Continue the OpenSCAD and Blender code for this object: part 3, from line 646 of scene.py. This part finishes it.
-------
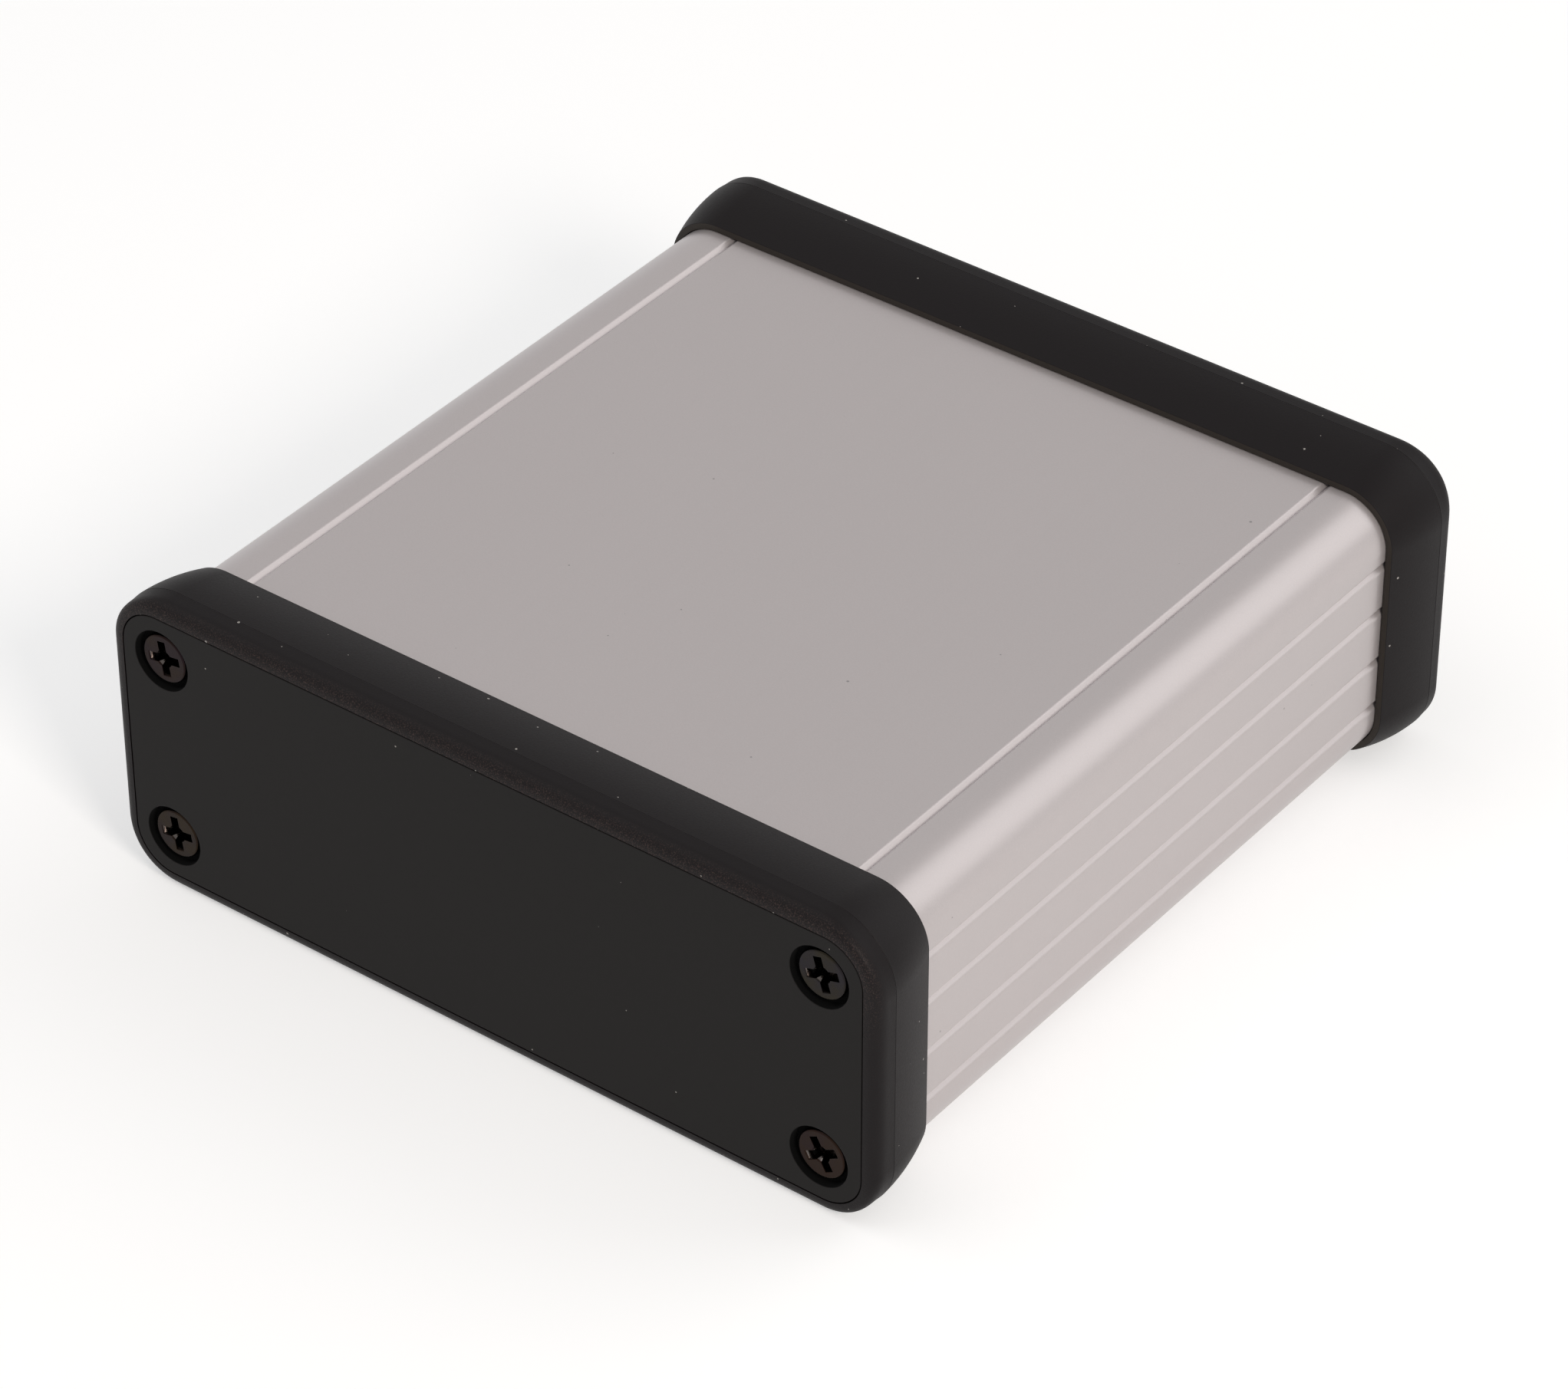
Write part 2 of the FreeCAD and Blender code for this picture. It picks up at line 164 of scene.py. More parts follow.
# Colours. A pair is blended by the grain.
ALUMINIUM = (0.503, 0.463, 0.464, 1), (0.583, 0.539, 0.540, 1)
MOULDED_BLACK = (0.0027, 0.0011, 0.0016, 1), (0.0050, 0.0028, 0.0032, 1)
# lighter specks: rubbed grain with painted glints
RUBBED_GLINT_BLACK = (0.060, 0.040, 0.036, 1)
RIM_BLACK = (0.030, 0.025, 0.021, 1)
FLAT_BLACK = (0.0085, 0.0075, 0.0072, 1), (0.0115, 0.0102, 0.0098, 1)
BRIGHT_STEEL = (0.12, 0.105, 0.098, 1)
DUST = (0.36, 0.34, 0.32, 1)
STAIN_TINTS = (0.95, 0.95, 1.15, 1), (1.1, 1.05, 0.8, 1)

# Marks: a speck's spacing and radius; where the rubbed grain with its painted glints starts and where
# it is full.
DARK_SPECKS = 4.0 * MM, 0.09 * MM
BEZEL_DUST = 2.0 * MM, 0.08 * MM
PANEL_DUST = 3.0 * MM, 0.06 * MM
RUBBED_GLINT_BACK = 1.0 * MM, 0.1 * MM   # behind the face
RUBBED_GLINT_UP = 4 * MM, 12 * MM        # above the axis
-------
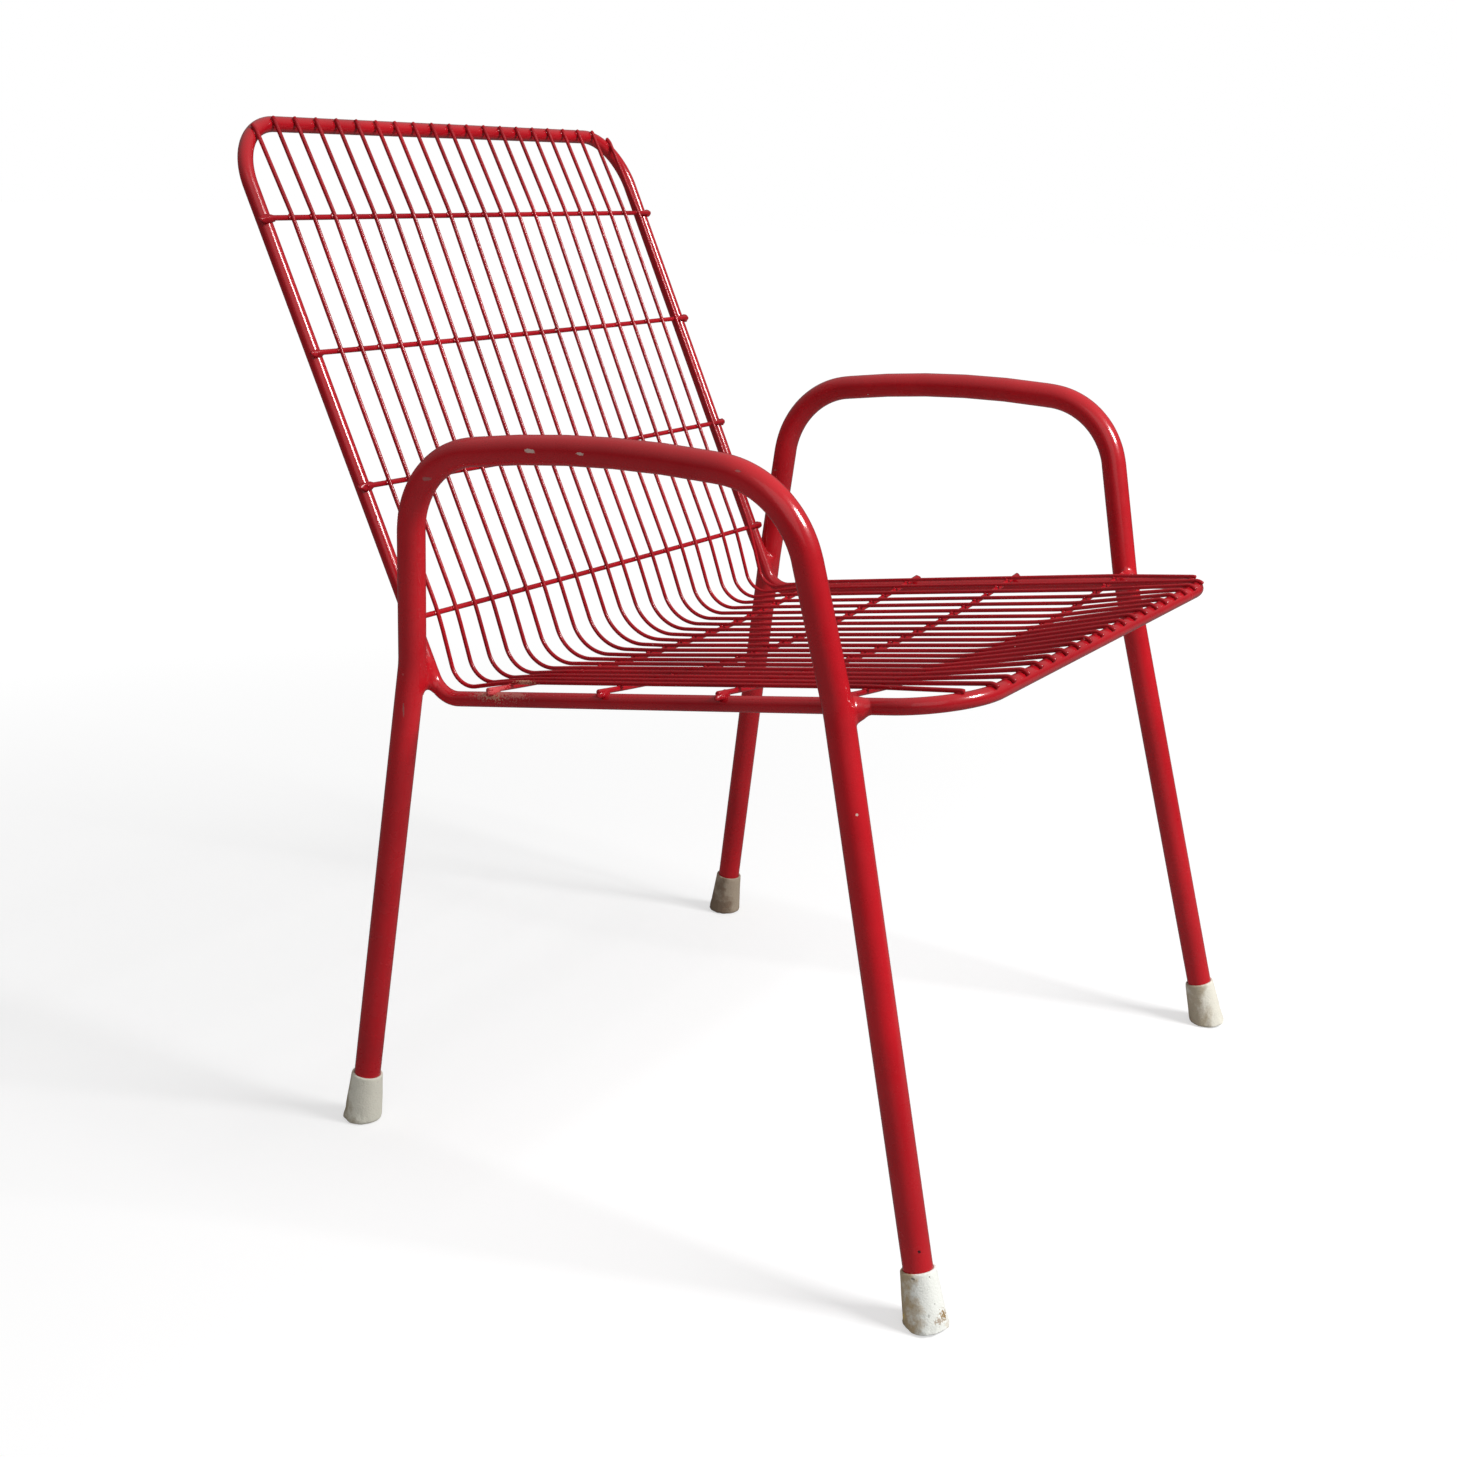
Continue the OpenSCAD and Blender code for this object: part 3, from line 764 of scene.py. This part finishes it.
-------
Task statement:
Nothing beyond the lines starting at the line containing "Write part 2" and ending at the line containing "STAIN_TINTS = (0.95, 0.95, 1.15, 1), (1.1, 1.05, 0.8, 1)" is to be reproduced; reproduce those lines exactly, both ends included.

Solved problem:
Write part 2 of the FreeCAD and Blender code for this picture. It picks up at line 164 of scene.py. More parts follow.
# Colours. A pair is blended by the grain.
ALUMINIUM = (0.503, 0.463, 0.464, 1), (0.583, 0.539, 0.540, 1)
MOULDED_BLACK = (0.0027, 0.0011, 0.0016, 1), (0.0050, 0.0028, 0.0032, 1)
# lighter specks: rubbed grain with painted glints
RUBBED_GLINT_BLACK = (0.060, 0.040, 0.036, 1)
RIM_BLACK = (0.030, 0.025, 0.021, 1)
FLAT_BLACK = (0.0085, 0.0075, 0.0072, 1), (0.0115, 0.0102, 0.0098, 1)
BRIGHT_STEEL = (0.12, 0.105, 0.098, 1)
DUST = (0.36, 0.34, 0.32, 1)
STAIN_TINTS = (0.95, 0.95, 1.15, 1), (1.1, 1.05, 0.8, 1)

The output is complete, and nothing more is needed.